Workflow Definitions in YAML: Argo allows you to define workflows using YAML, providing a human-readable and easily maintainable way to describe your processes.
DAG-based Orchestration: The orchestration of tasks in Argo Workflows is based on directed acyclic graphs (DAGs), making it suitable for managing complex dependencies between tasks.
User Interface (UI) and API: Argo offers a user-friendly web-based UI and a programmable API to facilitate the execution of workflows on demand. This enables users to interact with and manage their workflows efficiently.
Metrics and Logs: Argo Workflows provides comprehensive metrics and logs, offering insight into the status and performance of running workflows. This observability feature is crucial for monitoring and troubleshooting workflows.

Use Cases in Gen3¶

Argo Workflows is integral to Gen3, serving various purposes, including:

ETL Pipelines: Gen3 utilizes Argo Workflows to automate Extract, Transform, Load (ETL) processes, enabling efficient data ingestion and transformation.
Usersync: The Usersync process, responsible for synchronizing user data, is orchestrated using Argo Workflows, ensuring user information remains up-to-date.
Administrative and Housekeeping Tasks: Argo Workflows is employed for automating administrative and housekeeping tasks within the Gen3 environment, such as data archiving, backup management, and resource scaling.

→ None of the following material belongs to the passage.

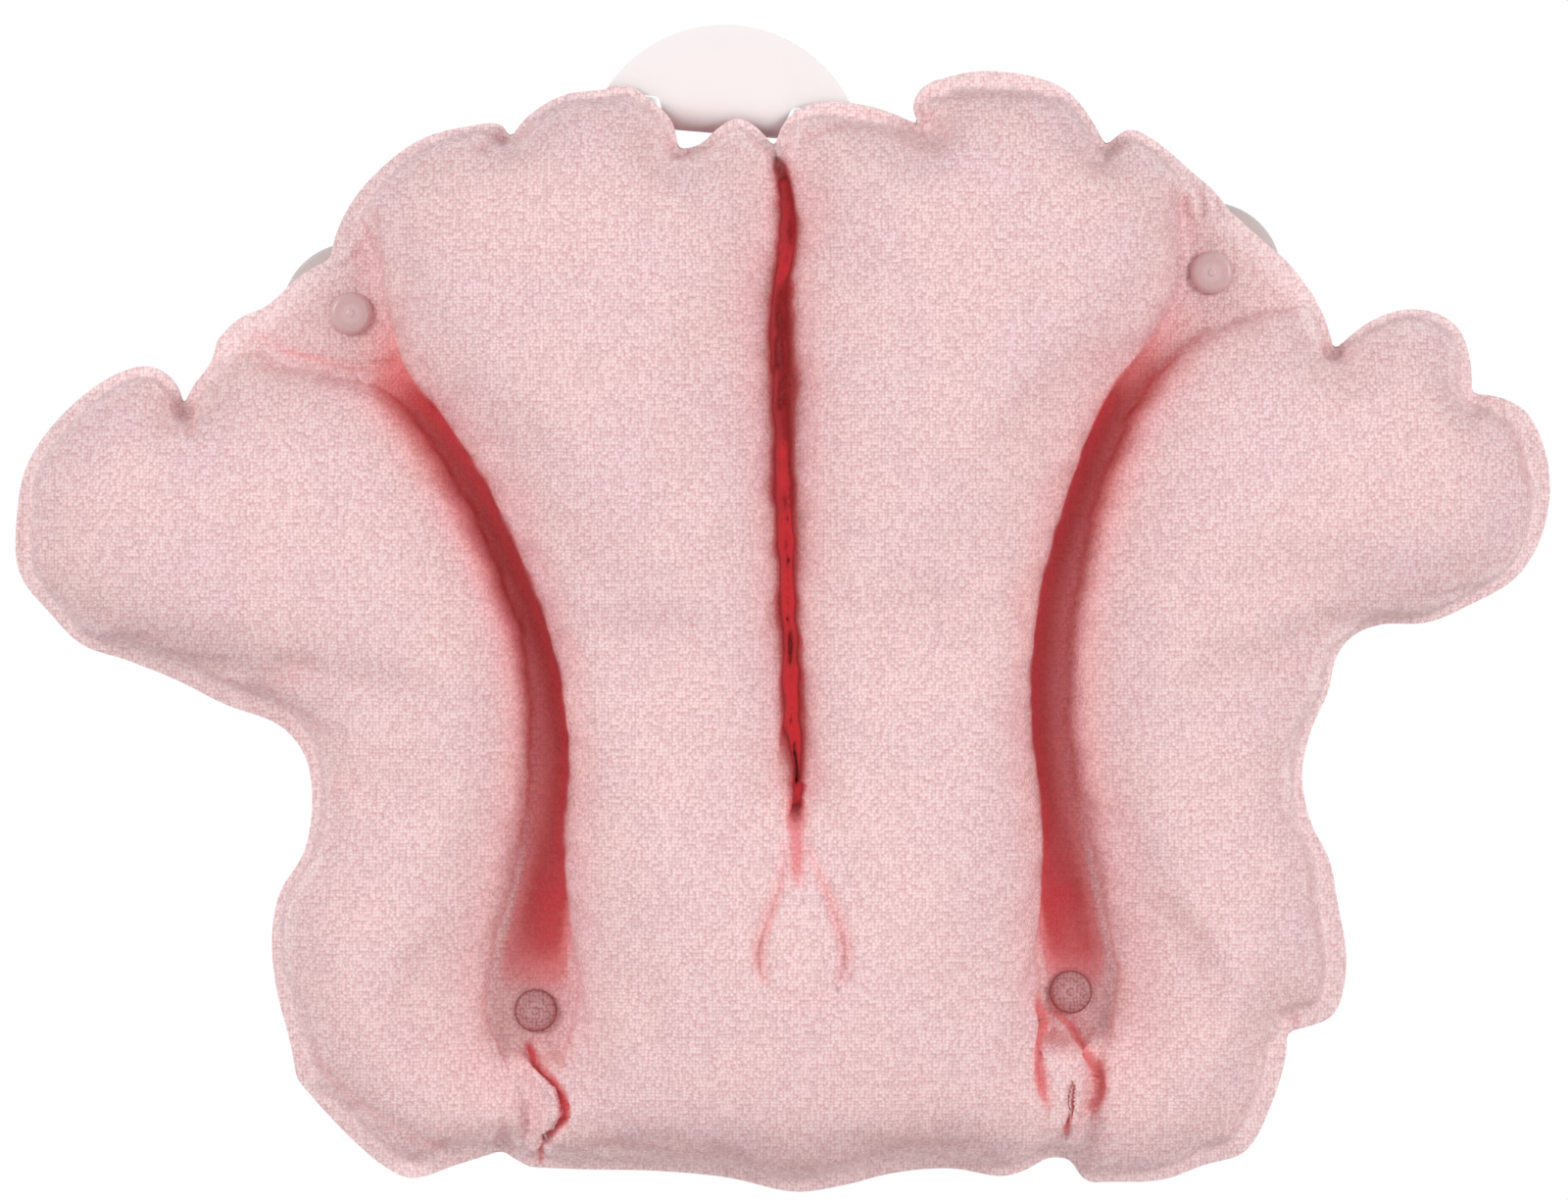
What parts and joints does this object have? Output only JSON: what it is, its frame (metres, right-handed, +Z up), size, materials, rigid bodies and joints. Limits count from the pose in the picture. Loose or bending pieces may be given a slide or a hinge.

Prerequisites for Workflow Automation¶

Argo Workflows is a critical prerequisite for any Gen3 commons aiming to leverage workflow automation. The integration of Argo Workflows with Gen3's authentication and authorization systems is facilitated through the argo-wrapper service. This integration ensures secure and controlled access to workflow execution capabilities within the Gen3 platform.

By configuring Argo Workflows and the associated argo-wrapper service, Gen3 commons can harness the power of workflow automation to streamline data processing, user management, and administrative tasks.

For detailed information on setting up Argo Workflows and configuring the argo-wrapper service within your Gen3 environment, please refer to the official Gen3 documentation and relevant installation guides.